Pode-se afirmar, por outro lado, que a sociedade tem demandado que o setor público mantenha seus programas sociais bem-sucedidos, forneça serviços de educação e saúde de melhor qualidade e retome seus investimentos em infra-estrutura. Para conseguir recursos para isso, o governo precisaria ora aumentar sua arrecadação, ora reduzir suas outras despesas. Claro que a qualidade dos gastos públicos pode ser muito melhorada, mas essa mudança necessariamente será lenta, e por isso a população teme que a saída seja um aumento na carga impositiva, e vibra instintivamente ante a possibilidade de eliminar algum imposto. Todavia, um olhar atento às informações de arrecadação mostra que a receita do governo tem aumentado mês a mês. Esse crescimento, maior que o da economia como um todo, não decorre, porém, do aumento da carga tributária (dado que ela não muda todos os meses), mas do aumento da eficiência na arrecadação. Isso mostra que há espaço para viabilizar as exigências da sociedade quanto ao papel do Estado sem alterar o volume dos impostos que se deveria pagar (cujo total sem dúvida é muito alto), mas mexendo no quanto efetivamente se paga, muito abaixo do que se deveria. Dado que a evasão e a elisão fiscais estão muito mais ao alcance dos mais ricos do que dos pobres, que não têm muitos meios de fugir dos seus impostos, aumentos na eficiência na arrecadação certamente atingem proporcionalmente mais os setores de maiores recursos. Por isso, acreditamos que a luta daqueles que se mostram preocupados com a carga tributária deveria se concentrar em apoiar medidas que aumentem a eficiência da arrecadação. Isto representaria maior justiça social e permitiria discutir em bases mais realistas qualquer redução da carga tributária.

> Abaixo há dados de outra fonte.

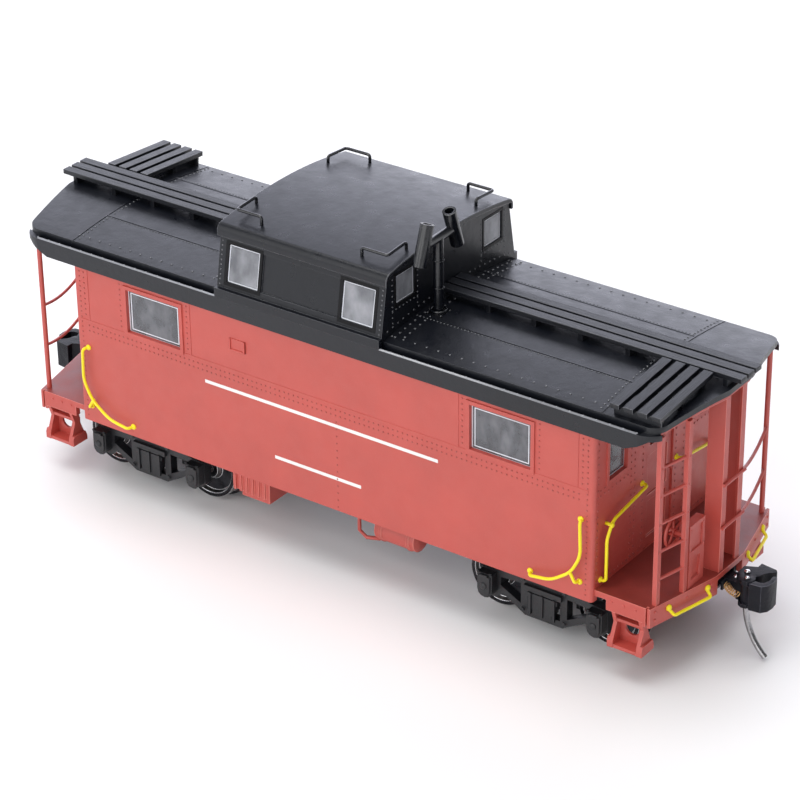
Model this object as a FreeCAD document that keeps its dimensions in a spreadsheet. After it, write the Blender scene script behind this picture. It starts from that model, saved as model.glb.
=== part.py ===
import FreeCAD, Part
import Sketcher
import math
import os

from FreeCAD import Placement, Rotation, Vector

# Model caboose, HO scale, in millimetres.
# +X runs along the car to its end "a", +Y to its side, +Z up. The origin is on the ground
# plane that touches the wheel flanges, under the middle of the car. End "b" is end "a"
# turned half a turn about Z, apart from the cupola, which sits off the middle.

doc = FreeCAD.newDocument("Caboose")

# ---------------------------------------------------------------- driving dimensions

DIMENSIONS = [
    ("body_half_length", 43.9, "middle of the car to the outside of an end wall"),
    ("body_half_width", 16.0, "middle of the car to the outside of a side"),
    ("body_bottom", 10.5, "bottom edge of the sides"),
    ("body_top", 37.2, "top edge of the sides and end walls"),
    ("wall", 1.2, "thickness of the body walls"),
    ("window_low", 27.5, "bottom of the side window openings"),
    ("window_high", 34.2, "top of the side window openings"),
    ("window_inner_x", 24.5, "side window edge nearest the middle"),
    ("window_outer_x", 34.1, "side window edge nearest the end"),
    ("trim", 0.55, "width of the raised window frames"),
    ("trim_proud", 0.2, "how far window frames stand out"),
    ("end_window_inner_y", 8.4, "end window edge nearest the door"),
    ("end_window_outer_y", 12.8, "end window edge nearest the corner"),
    ("end_window_low", 27.6, "bottom of the end windows"),
    ("end_window_high", 33.6, "top of the end windows"),
    ("door_half_width", 3.5, "half the width of an end door"),
    ("door_height", 21.6, "height of an end door above the deck"),
    ("glass", 0.6, "thickness of the window glass"),
    ("glass_set_back", 0.35, "how deep the glass sits in its opening"),
    ("floor_low", 11.6, "underside of the floor plate"),
    ("floor_top", 12.8, "top of the floor plate"),
    ("deck_top", 12.36, "top of the end platforms"),
    ("deck_thick", 0.8, "thickness of the platform plate"),
    ("sill_corner_x", 52.4, "end sill at the car's corner"),
    ("sill_corner_y", 15.54, "side of the end platform"),
    ("sill_middle_x", 55.3, "end sill at its bent-out middle"),
    ("sill_flat_y", 3.5, "half the flat middle of the end sill"),
    ("sill_bottom", 9.45, "bottom of the end sill"),
    ("sill_thick", 1.1, "thickness of the end sill"),
    ("roof_ridge", 40.1, "top of the main roof"),
    ("roof_radius", 92.0, "radius of the main roof's arch"),
    ("roof_thick", 1.2, "thickness of the main roof sheet"),
    ("roof_end_thick", 0.8, "thickness of the roof sheet over the platforms"),
    ("roof_half_width", 16.45, "middle of the car to the outside of the eaves"),
    ("roof_corner_x", 52.6, "roof end at the car's corner"),
    ("roof_middle_x", 55.6, "roof end at its bent-out middle"),
    ("fascia_low", 35.5, "bottom of the eaves board"),
    ("fascia_high", 38.0, "top of the eaves board"),
    ("gutter_floor", 37.6, "bottom of the trough behind the eaves board"),
    ("cupola_x", -3.75, "middle of the cupola along the car"),
    ("cupola_half_length", 13.9, "half the length of the cupola walls"),
    ("cupola_foot_y", 15.75, "outside of a cupola side at its foot"),
    ("cupola_head_y", 14.3, "outside of a cupola side at its top"),
    ("cupola_foot", 39.4, "bottom of the leaning cupola sides"),
    ("cupola_head", 47.6, "top of the leaning cupola sides"),
    ("cupola_wall", 0.9, "thickness of the cupola walls"),
    ("cupola_window_inner", 7.0, "cupola window edge nearest the cupola's middle"),
    ("cupola_window_outer", 12.3, "cupola window edge nearest the cupola's end"),
    ("cupola_window_low", 40.3, "bottom of the cupola side windows"),
    ("cupola_window_high", 45.7, "top of the cupola side windows"),
    ("cupola_panel_half", 6.5, "half the length of the sunk panel between the windows"),
    ("cupola_light_inner_y", 8.2, "cupola end window edge nearest the middle"),
    ("cupola_light_outer_y", 12.4, "cupola end window edge nearest the corner"),
    ("cupola_light_low", 43.1, "bottom of the cupola end windows"),
    ("cupola_light_high", 47.2, "top of the cupola end windows"),
    ("cupola_roof_top", 49.65, "crown of the cupola roof"),
    ("cupola_roof_radius", 79.0, "radius of the cupola roof's arch"),
    ("cupola_roof_thick", 0.7, "thickness of the cupola roof"),
    ("cupola_roof_half_length", 14.2, "half the length of the cupola roof"),
    ("cupola_roof_half_width", 14.95, "half the width of the cupola roof"),
    ("board_top", 41.8, "top of the running boards"),
    ("board_thick", 0.7, "thickness of a running board plank"),
    ("plank", 1.4, "width of a running board plank"),
    ("plank_gap", 0.45, "gap between planks"),
    ("board_end_x", 57.0, "outer end of the running boards"),
    ("lateral_x", 49.3, "middle of a lateral board along the car"),
    ("lateral_plank", 1.35, "width of a lateral board plank"),
    ("lateral_gap", 0.7, "gap between lateral board planks"),
    ("lateral_end_y", 15.7, "outer end of a lateral board"),
    ("jack_x", 12.4, "middle of the smoke jack along the car"),
    ("jack_y", -5.8, "middle of the smoke jack across the car"),
    ("jack_head", 50.9, "height of the smoke jack's cross tube"),
    ("ladder_outer_y", 14.0, "ladder stile at the car's corner"),
    ("ladder_inner_y", 9.15, "ladder stile nearest the middle"),
    ("rung_low", 16.1, "height of the lowest rung"),
    ("rung_pitch", 4.15, "distance between rungs"),
    ("gate_post_y", 2.65, "outside of a centre post"),
    ("corner_post_y", 14.2, "middle of the corner post"),
    ("rail_high", 25.7, "height of the upper rail and gate bar"),
    ("rail_low", 19.2, "height of the lower rail and gate bar"),
    ("brake_x", 53.85, "outer face of the brake stand"),
    ("brake_y", -6.6, "middle of the brake stand"),
    ("brake_half_width", 1.9, "half the width of the brake stand"),
    ("brake_case_low", 17.2, "bottom of the brake stand's gear case"),
    ("brake_top", 21.8, "top of the brake stand"),
    ("brake_wheel_x", 50.25, "middle of the brake wheel along the car"),
    ("brake_wheel_z", 19.0, "height of the brake wheel's shaft"),
    ("truck_x", 34.2, "truck centre from the middle of the car"),
    ("wheelbase", 17.5, "distance between the two axles of a truck"),
    ("tread_radius", 4.8, "radius of the wheel tread"),
    ("flange_radius", 5.44, "radius of the wheel flange, and height of the axle"),
    ("back_to_back", 14.55, "distance between the inner faces of two wheels"),
    ("wheel_width", 2.8, "width of a wheel"),
    ("axle_radius", 0.8, "radius of the axle"),
    ("axle_half_length", 12.55, "middle of the axle to its pointed tip"),
    ("frame_inner_y", 11.2, "inner face of a truck side frame"),
    ("frame_outer_y", 12.6, "outer face of a truck side frame"),
    ("journal_outer_y", 14.2, "outer face of the journal boxes"),
    ("bolster_top", 8.9, "top of the truck bolster"),
    ("wire", 0.45, "diameter of grab irons, rungs and rails"),
    ("post", 0.85, "width of a ladder stile"),
    ("coupler_z", 10.2, "height of the coupler shank"),
    ("coupler_pivot_x", 51.0, "coupler pivot from the middle of the car"),
    ("pivot_radius", 1.1, "radius of the coupler pivot post"),
    ("knuckle_x", 58.75, "knuckle pin from the middle of the car"),
    ("knuckle_y", -1.55, "knuckle pin across the car"),
    ("knuckle_pin", 0.45, "radius of the knuckle pin"),
    ("head_low", 8.15, "bottom of the coupler head"),
    ("head_high", 12.25, "top of the coupler head"),
    ("trip_x", 58.0, "trip pin's upright stretch from the middle of the car"),
    ("trip_y", -0.2, "trip pin across the car"),
    ("truck_screw_radius", 0.9, "radius of the screw that a truck turns on"),
    ("running_fit", 0.07, "radial clearance of a turning fit"),
]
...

Recentemente faleceu a empresária Leona Helmsley, dona de um império imobiliário que incluía entre outras coisas o Empire States. Atribui-se a ela a frase “Só a plebe paga impostos”, frase mais chocante porque dita num país no qual a eficiência da arrecadação e o castigo pela evasão são bem maiores do que no Brasil. Mas a CPMF seria o tipo de imposto do qual nem ela poderia ter fugido! Se estivesse viva e no Brasil, a Sra Helmsley certamente seria uma forte candidata a entrar na corrente contrária à sua renovação.